(Some records)

-=-=-=-=-

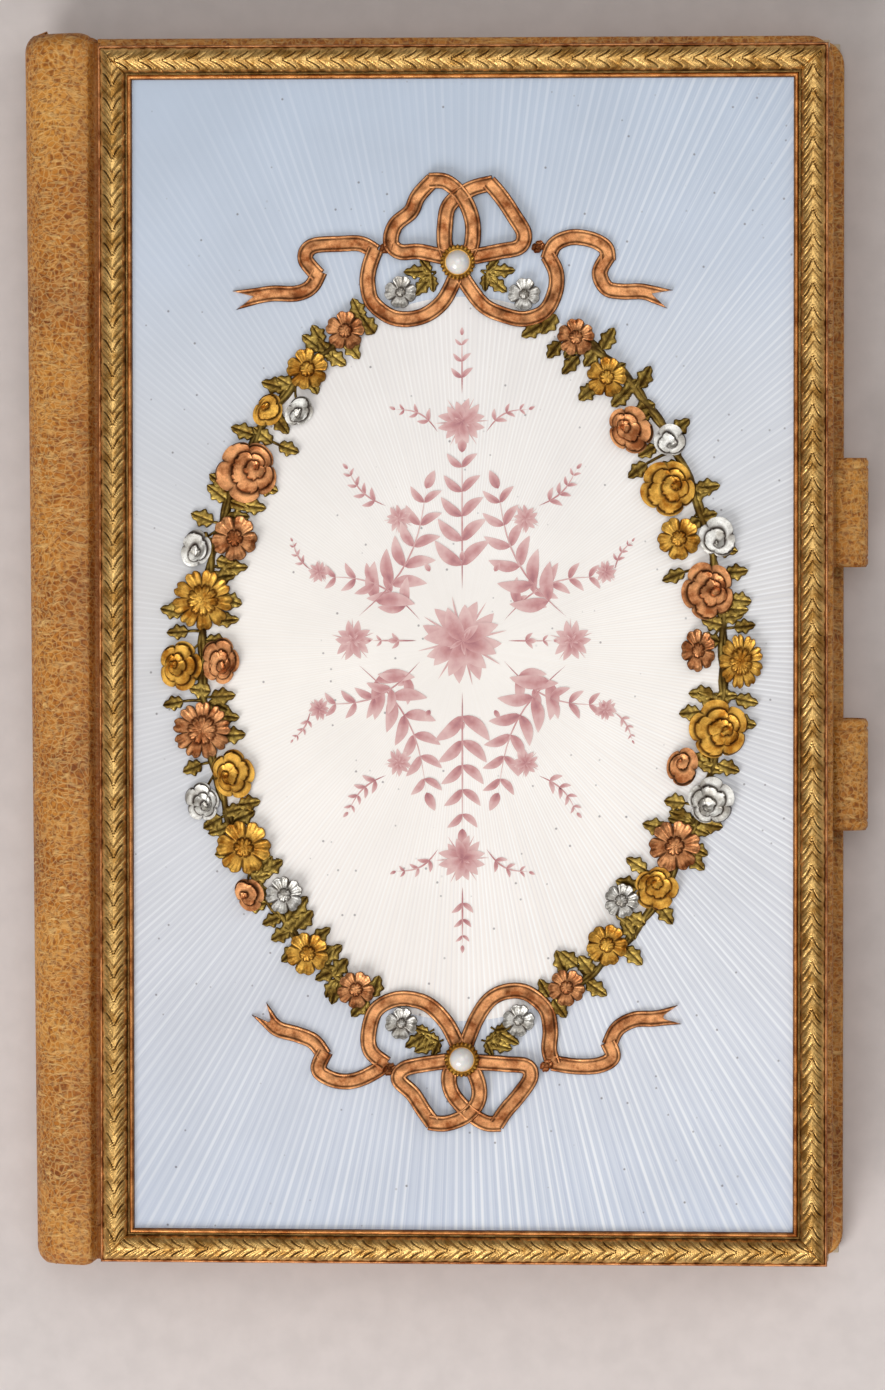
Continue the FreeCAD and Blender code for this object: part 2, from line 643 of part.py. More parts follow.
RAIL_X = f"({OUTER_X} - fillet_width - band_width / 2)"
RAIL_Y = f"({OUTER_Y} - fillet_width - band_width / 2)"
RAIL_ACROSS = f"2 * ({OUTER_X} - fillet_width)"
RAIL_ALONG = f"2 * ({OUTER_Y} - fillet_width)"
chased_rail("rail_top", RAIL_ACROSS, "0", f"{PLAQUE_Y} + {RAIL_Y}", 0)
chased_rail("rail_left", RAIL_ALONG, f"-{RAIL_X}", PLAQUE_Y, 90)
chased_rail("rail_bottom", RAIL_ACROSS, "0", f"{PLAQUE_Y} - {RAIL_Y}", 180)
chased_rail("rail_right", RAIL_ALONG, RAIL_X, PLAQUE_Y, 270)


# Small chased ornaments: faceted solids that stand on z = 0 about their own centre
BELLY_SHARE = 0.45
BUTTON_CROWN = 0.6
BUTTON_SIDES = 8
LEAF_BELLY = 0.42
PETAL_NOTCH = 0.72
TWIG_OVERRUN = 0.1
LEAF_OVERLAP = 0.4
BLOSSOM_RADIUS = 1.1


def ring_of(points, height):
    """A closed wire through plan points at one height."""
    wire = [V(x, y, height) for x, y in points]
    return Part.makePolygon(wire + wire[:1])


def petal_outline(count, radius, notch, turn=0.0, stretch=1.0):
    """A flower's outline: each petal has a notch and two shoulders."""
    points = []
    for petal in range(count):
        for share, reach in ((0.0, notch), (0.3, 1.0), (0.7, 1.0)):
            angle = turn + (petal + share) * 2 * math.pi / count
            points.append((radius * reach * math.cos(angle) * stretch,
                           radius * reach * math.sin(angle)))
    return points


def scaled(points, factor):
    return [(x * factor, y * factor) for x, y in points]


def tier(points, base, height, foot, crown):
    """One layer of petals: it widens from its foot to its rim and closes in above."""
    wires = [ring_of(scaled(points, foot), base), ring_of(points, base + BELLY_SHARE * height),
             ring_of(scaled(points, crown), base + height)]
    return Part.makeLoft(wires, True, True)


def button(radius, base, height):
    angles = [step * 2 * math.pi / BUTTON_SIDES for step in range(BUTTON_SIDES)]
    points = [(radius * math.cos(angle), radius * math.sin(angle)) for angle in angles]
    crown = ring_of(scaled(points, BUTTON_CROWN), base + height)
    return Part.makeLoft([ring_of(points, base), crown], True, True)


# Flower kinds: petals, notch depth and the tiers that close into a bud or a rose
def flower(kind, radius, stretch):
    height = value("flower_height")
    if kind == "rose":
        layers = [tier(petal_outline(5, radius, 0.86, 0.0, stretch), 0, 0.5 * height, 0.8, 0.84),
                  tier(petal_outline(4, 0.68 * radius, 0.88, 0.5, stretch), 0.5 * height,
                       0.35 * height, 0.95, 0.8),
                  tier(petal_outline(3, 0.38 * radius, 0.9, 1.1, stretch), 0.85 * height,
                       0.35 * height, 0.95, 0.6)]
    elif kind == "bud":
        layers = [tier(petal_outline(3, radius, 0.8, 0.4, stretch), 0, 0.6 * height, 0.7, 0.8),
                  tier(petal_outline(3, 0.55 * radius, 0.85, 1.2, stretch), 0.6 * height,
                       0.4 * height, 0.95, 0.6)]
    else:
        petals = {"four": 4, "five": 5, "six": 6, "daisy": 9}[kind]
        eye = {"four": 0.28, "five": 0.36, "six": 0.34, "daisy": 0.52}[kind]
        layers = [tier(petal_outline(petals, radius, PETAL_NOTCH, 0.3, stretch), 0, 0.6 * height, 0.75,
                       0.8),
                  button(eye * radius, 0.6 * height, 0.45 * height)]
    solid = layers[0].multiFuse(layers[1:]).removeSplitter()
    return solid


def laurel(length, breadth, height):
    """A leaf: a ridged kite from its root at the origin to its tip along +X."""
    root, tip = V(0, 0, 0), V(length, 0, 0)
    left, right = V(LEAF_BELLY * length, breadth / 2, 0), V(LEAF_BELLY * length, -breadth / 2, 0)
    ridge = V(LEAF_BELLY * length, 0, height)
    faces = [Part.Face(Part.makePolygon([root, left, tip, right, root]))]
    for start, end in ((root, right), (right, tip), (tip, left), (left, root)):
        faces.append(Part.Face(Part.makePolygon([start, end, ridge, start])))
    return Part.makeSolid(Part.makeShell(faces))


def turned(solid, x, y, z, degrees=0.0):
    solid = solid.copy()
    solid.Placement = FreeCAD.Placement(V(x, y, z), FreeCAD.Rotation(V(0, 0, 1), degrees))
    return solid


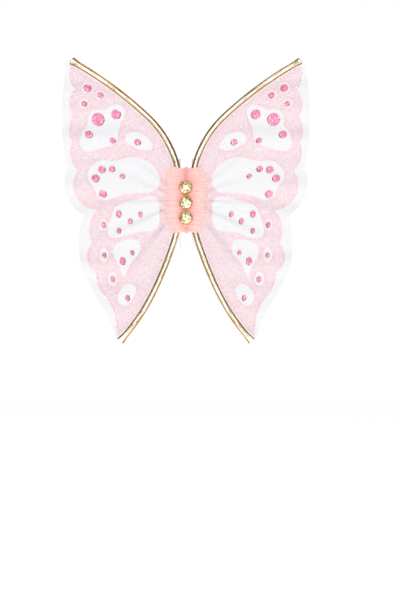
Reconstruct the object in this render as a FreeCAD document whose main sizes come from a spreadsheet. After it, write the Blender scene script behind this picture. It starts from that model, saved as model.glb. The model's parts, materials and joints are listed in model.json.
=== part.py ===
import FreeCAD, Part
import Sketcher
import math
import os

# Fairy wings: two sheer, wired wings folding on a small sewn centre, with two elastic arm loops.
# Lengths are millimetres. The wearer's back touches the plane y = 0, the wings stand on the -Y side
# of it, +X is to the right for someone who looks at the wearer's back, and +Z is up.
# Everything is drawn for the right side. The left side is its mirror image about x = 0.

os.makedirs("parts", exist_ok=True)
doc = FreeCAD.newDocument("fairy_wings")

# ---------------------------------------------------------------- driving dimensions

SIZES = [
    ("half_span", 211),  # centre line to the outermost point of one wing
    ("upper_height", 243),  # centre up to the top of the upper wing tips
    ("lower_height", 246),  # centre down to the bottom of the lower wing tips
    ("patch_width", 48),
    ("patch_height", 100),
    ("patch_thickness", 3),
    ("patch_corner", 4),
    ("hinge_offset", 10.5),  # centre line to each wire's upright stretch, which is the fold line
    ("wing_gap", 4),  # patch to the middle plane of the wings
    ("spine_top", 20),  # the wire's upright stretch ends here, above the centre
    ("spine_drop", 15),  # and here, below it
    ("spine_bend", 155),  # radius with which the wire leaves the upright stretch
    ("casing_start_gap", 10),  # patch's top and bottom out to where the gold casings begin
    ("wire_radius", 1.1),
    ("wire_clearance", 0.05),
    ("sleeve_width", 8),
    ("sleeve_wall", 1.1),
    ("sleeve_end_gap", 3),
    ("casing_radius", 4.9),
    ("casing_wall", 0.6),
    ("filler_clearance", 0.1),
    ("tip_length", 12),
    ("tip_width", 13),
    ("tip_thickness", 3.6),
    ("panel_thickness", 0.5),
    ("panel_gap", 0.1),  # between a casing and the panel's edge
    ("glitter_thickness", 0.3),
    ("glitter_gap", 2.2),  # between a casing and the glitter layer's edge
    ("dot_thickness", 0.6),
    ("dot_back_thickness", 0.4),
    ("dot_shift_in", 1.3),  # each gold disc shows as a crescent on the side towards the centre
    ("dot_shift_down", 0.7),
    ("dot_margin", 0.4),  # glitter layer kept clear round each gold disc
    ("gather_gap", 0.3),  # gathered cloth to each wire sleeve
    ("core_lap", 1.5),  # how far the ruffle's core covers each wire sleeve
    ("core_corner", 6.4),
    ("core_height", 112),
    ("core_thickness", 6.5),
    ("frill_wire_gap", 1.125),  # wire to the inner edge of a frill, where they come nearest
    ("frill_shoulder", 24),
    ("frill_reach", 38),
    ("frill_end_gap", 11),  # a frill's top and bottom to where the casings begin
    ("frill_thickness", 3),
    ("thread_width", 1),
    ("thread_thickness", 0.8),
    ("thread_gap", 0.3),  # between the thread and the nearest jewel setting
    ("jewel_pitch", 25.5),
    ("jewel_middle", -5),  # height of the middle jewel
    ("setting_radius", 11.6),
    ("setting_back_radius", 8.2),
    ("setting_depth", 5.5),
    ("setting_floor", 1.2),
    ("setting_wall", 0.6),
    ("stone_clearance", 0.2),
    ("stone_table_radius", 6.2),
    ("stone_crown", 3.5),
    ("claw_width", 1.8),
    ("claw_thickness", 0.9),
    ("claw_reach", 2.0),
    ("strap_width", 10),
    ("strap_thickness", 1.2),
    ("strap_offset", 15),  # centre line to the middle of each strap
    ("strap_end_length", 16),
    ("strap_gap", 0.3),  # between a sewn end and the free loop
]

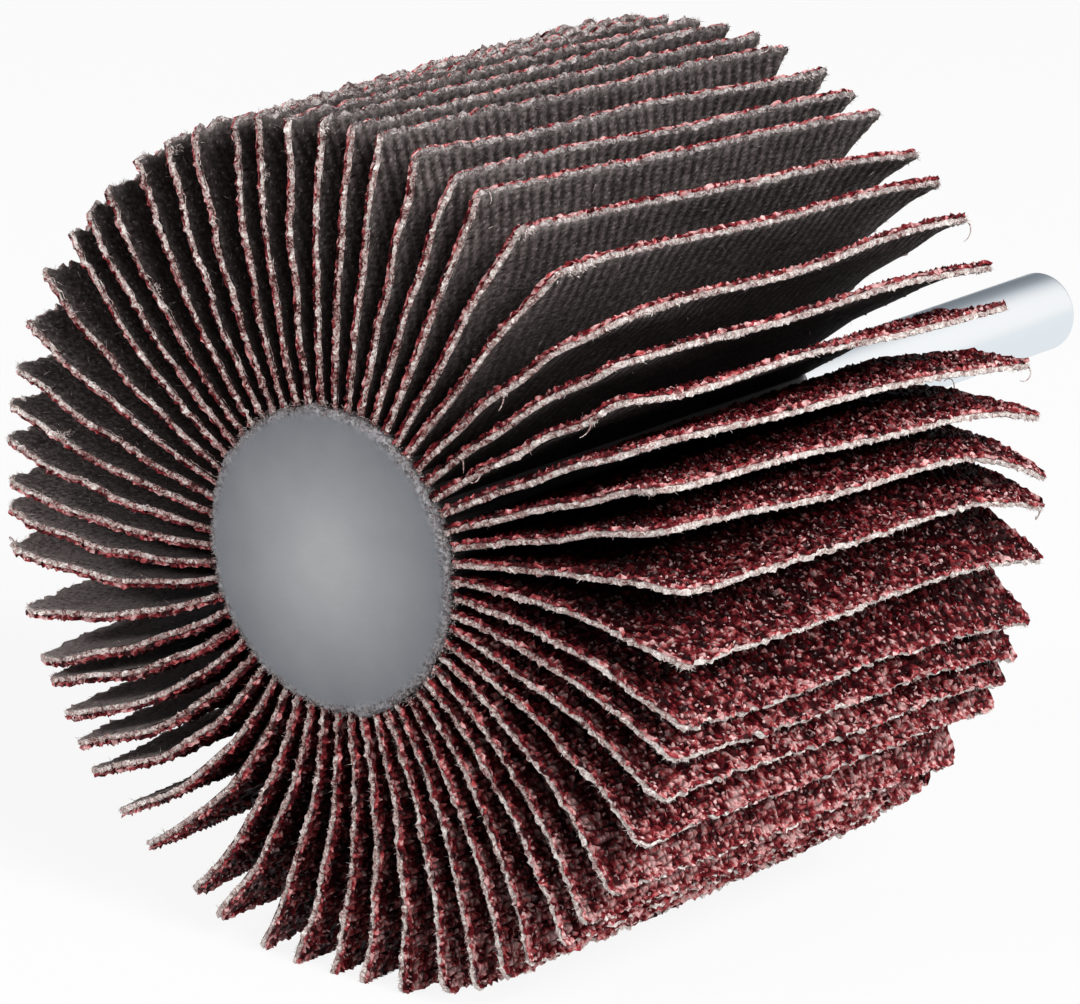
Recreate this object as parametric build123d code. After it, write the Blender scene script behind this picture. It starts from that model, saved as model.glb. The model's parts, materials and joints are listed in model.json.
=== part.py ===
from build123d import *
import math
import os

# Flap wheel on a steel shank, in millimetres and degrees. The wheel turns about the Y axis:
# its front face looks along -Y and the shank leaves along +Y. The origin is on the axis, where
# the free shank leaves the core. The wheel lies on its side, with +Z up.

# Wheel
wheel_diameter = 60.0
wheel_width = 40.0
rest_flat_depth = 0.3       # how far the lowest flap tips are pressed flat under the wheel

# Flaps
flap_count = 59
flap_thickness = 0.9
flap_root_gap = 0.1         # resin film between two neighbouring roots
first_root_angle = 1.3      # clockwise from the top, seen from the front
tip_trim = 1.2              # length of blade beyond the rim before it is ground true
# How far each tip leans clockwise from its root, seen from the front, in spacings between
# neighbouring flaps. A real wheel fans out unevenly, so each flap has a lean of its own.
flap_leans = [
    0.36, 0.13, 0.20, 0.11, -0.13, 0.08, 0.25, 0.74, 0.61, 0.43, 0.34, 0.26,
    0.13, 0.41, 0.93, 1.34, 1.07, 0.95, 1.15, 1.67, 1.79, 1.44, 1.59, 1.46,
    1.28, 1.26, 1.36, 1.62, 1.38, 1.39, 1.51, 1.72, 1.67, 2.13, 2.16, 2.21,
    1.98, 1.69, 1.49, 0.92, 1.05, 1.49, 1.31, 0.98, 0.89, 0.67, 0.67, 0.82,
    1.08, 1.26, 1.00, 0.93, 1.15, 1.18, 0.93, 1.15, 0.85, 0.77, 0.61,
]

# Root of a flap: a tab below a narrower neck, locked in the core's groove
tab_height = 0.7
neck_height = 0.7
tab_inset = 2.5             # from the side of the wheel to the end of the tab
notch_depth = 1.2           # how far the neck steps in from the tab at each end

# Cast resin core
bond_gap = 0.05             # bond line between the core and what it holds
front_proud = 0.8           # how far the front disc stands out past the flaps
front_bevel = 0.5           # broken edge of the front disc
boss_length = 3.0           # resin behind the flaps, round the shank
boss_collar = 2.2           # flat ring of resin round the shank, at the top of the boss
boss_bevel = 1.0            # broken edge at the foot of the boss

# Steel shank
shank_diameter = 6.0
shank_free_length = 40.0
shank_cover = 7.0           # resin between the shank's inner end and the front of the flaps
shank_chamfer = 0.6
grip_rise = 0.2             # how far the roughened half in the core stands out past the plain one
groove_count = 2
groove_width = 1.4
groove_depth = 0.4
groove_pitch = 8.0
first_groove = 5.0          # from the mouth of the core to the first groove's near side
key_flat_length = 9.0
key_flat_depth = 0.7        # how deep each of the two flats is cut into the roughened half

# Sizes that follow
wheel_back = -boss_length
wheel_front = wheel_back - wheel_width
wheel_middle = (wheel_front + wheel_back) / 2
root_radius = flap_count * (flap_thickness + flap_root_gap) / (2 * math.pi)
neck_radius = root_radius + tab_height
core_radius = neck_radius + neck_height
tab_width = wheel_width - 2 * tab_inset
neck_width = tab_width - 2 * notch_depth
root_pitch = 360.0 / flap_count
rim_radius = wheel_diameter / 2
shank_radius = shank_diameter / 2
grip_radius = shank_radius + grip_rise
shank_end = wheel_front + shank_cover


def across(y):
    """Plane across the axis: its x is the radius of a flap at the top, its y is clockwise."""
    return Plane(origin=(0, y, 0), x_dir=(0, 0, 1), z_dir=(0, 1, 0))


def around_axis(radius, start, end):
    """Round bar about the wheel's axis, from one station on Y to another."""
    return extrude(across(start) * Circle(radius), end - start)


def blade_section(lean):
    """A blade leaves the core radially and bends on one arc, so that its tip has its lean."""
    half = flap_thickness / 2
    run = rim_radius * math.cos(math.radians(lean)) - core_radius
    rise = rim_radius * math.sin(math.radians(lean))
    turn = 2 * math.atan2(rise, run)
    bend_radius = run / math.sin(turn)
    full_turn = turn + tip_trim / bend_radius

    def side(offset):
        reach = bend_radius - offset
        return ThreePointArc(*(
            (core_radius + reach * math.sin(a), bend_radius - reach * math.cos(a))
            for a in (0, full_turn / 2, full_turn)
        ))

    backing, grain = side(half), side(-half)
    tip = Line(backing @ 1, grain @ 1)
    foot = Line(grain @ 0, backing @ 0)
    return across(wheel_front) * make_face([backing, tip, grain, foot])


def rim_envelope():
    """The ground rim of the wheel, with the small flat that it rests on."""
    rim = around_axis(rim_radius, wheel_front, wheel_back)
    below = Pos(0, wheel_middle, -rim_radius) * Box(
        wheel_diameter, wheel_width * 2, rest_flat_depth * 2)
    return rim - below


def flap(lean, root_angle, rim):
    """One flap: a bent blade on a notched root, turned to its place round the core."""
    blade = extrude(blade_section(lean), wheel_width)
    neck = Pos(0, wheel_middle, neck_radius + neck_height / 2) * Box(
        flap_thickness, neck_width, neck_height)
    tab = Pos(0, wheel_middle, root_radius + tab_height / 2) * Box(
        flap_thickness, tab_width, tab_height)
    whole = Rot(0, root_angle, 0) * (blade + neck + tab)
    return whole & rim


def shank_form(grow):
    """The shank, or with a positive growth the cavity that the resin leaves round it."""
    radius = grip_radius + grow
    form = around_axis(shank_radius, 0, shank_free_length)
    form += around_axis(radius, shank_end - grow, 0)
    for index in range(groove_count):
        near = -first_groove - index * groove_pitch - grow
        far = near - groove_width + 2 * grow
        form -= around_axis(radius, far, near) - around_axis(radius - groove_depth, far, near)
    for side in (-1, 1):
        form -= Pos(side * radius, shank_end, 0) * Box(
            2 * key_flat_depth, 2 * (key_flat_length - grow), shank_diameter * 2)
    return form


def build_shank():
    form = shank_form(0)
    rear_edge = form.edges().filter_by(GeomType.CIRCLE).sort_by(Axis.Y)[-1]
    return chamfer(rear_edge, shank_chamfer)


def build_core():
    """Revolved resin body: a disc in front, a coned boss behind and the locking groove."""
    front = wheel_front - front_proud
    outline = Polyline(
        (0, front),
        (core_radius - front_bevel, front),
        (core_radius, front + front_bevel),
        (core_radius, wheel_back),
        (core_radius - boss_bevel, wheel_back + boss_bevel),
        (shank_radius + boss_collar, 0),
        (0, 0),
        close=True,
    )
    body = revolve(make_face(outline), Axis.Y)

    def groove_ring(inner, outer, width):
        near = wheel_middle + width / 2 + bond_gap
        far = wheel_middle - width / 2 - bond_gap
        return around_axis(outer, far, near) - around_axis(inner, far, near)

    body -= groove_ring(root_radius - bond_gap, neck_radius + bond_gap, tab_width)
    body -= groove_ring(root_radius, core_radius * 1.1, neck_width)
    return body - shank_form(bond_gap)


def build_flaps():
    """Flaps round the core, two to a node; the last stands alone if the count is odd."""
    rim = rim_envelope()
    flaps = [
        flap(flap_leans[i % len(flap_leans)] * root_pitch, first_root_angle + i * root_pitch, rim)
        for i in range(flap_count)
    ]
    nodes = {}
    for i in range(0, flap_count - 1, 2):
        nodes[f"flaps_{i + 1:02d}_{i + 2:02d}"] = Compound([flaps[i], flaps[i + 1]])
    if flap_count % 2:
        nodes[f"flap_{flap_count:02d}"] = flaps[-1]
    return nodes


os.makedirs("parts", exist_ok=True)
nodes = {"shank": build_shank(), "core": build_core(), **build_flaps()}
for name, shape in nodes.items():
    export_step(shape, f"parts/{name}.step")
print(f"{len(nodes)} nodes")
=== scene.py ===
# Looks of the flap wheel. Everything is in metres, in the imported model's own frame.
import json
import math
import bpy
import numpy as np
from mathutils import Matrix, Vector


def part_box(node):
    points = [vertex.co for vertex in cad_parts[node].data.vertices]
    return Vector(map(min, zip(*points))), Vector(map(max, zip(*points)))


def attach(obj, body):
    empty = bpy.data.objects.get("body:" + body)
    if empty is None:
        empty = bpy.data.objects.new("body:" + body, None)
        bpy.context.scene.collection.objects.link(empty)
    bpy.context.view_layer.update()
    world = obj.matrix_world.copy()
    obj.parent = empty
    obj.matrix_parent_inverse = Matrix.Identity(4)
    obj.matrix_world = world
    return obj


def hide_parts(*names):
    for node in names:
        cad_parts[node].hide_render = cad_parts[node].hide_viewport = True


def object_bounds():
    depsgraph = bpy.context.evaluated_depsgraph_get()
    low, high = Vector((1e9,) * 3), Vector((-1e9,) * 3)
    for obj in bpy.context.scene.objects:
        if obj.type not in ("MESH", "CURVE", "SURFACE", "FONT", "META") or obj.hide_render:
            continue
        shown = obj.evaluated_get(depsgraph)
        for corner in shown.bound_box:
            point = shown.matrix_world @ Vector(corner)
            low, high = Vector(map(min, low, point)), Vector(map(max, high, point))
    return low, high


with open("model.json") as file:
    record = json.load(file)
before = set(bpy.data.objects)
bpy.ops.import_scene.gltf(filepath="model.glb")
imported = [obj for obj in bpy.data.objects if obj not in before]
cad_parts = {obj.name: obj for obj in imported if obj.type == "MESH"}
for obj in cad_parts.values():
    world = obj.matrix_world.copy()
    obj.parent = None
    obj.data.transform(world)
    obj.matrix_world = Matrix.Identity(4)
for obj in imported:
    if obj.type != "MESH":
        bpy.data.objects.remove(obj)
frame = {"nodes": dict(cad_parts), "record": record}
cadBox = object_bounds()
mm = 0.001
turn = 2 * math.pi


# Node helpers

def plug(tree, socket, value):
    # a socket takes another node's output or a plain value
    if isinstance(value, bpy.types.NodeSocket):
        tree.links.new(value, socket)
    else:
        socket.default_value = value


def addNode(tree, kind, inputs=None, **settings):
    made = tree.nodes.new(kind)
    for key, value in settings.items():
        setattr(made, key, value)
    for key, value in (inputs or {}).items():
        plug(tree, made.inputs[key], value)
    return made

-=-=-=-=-

WHAT YOU HAVE TO DO —
Among the records above, find each line holding the string "picture" and pull it out.

RESULT OF THIS EXERCISE —
Reconstruct the object in this render as a FreeCAD document whose main sizes come from a spreadsheet. After it, write the Blender scene script behind this picture. It starts from that model, saved as model.glb. The model's parts, materials and joints are listed in model.json.
Recreate this object as parametric build123d code. After it, write the Blender scene script behind this picture. It starts from that model, saved as model.glb. The model's parts, materials and joints are listed in model.json.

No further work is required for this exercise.